We talked about "The Celestron Way," how it was good to move toward alignment stars the right way to pre-load the gears.

We discussed firmware upgrade cautions. I had done it many times successfully but certainly we'd need to tread carefully to not brick anything... I thought it low risk, however.

I asked if he was using a cross-hair eyepiece during the alignment process. Alister hadn't but he said he'd try.

I asked if the 'scope had a Global Position System sensor. It did but he wasn't sure it was working. Odds were it wasn't, I remarked, with a 20 year old battery (or old super-capacitor). I shared a link for replacing the battery. He thanked me for the web site link. 

A working onboard GPS would make startup convenient and quick. Curious how accurately the location was specified on setup... I encouraged him to use very high precision on the latitude, longitude, and elevation. Right?!

I asked if the tube was steel or carbon-fibre. CF.

Reiterated I was happy to help but I needed more data. Make, model, serial, any other details.

He sent over some photos (huge, gah!) which helped me determine what we were dealing with. Curiously, it seemed to be the smaller version of the N11! 

CF 8-inch Celestron NexStar GPS telescope with dual-arm fork mount. Model 11052, I believe.

Known territory.

Read the manual. I kid you not. Nothing about calibration stars. Huh.

firmware numbers from Alister

Verified the HC firmware: 2.2.

Included a minor upgrade to support the NexStar 5i/8i. Also provided slightly more accurate Wedge Align routine.

Determined the motors firmware: 40.40.

Interesting! A beta (test) version but was released to the public. Fixed autoguider problems including runaway slew when autoguiding. Also fixed the hop in Alt-Az mode. 

But then, on reading another article at the amazing NexStar site, I learned about the hand controllers and the firmware. Michael Swanson's web page made it very clear that there were three scenarios.

  1. old original hand controller, could not be updated beyond firmware version 2.2, this is what they had
  2. newer hand controller, could be upgraded to firmware 4.x
  3. latest HC, in fact, the NexStar+ hand controller

I presented my findings to Alister. And I asked if he had access to a NexStar+ HC. Could he test it, try it with the mount? I was pleasantly surprised to hear that he could try one. He was going to borrow a friend's unit. All right!
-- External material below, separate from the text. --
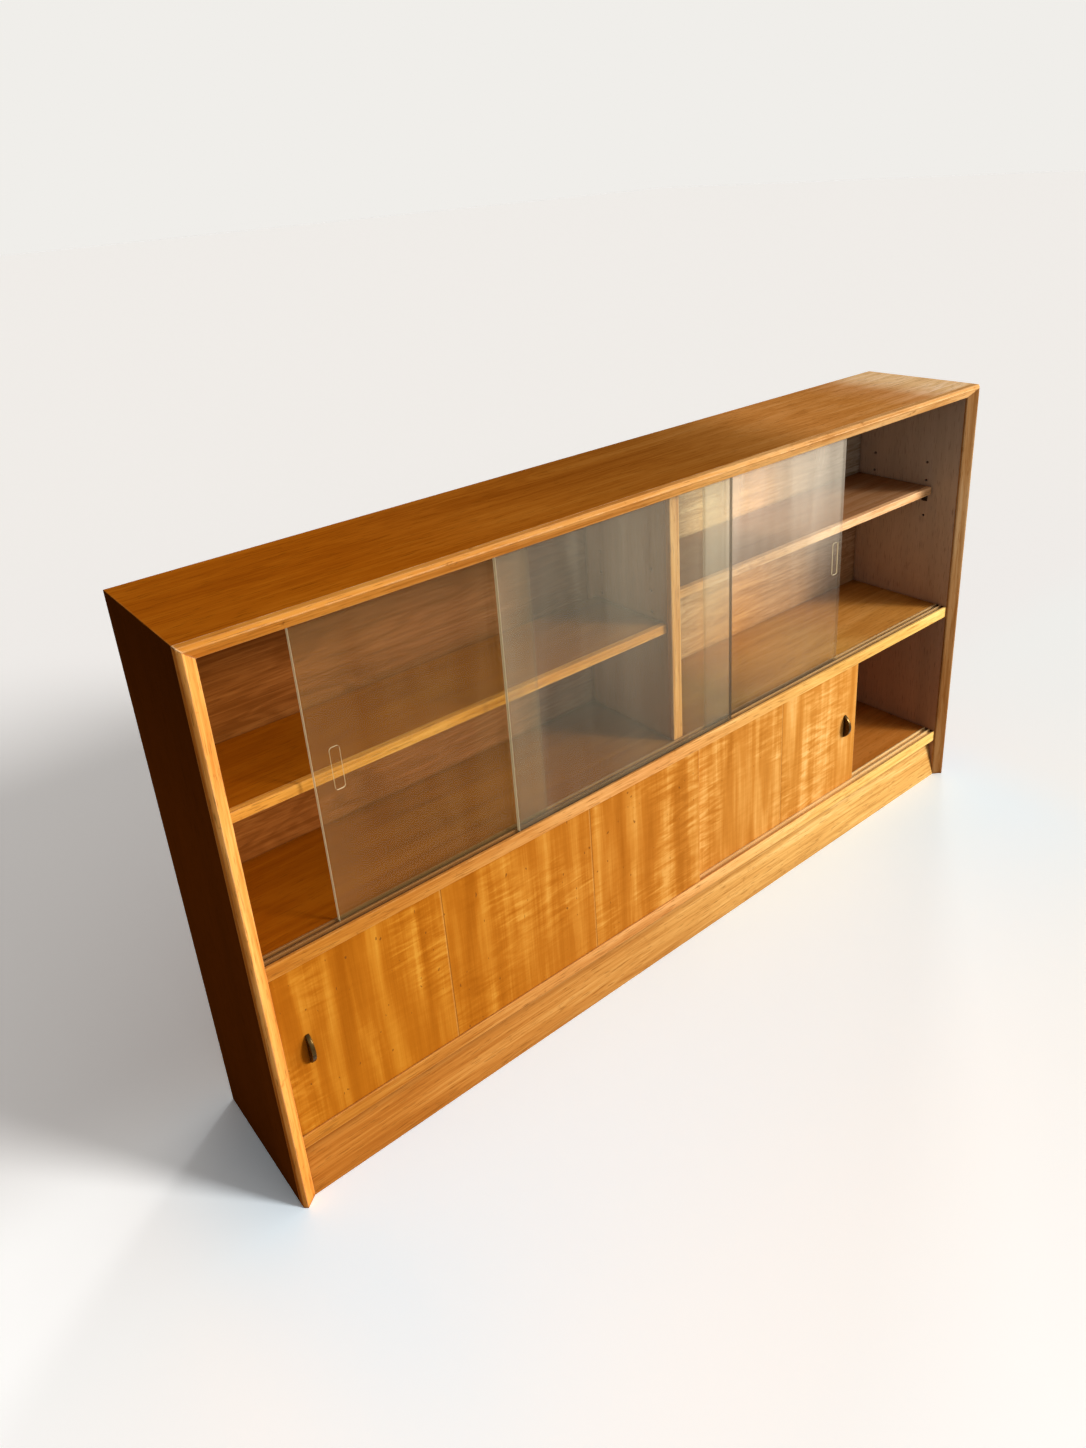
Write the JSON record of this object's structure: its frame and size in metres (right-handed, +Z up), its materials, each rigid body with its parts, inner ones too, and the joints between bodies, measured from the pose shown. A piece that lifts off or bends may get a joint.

Then on 9 Jun '23, 5:45 PM, I received the good news!

So the Evo Nexstar hand controller works and lets me have Precision Go-To.  I've placed an order to get one. 

That made me very happy. So, while I didn't lay a hand on anything, I think I was able to get Alister to a good place. And this makes this 'scope a really good instrument for their loaner programme.


A NexStar+ hand controller costs about $200.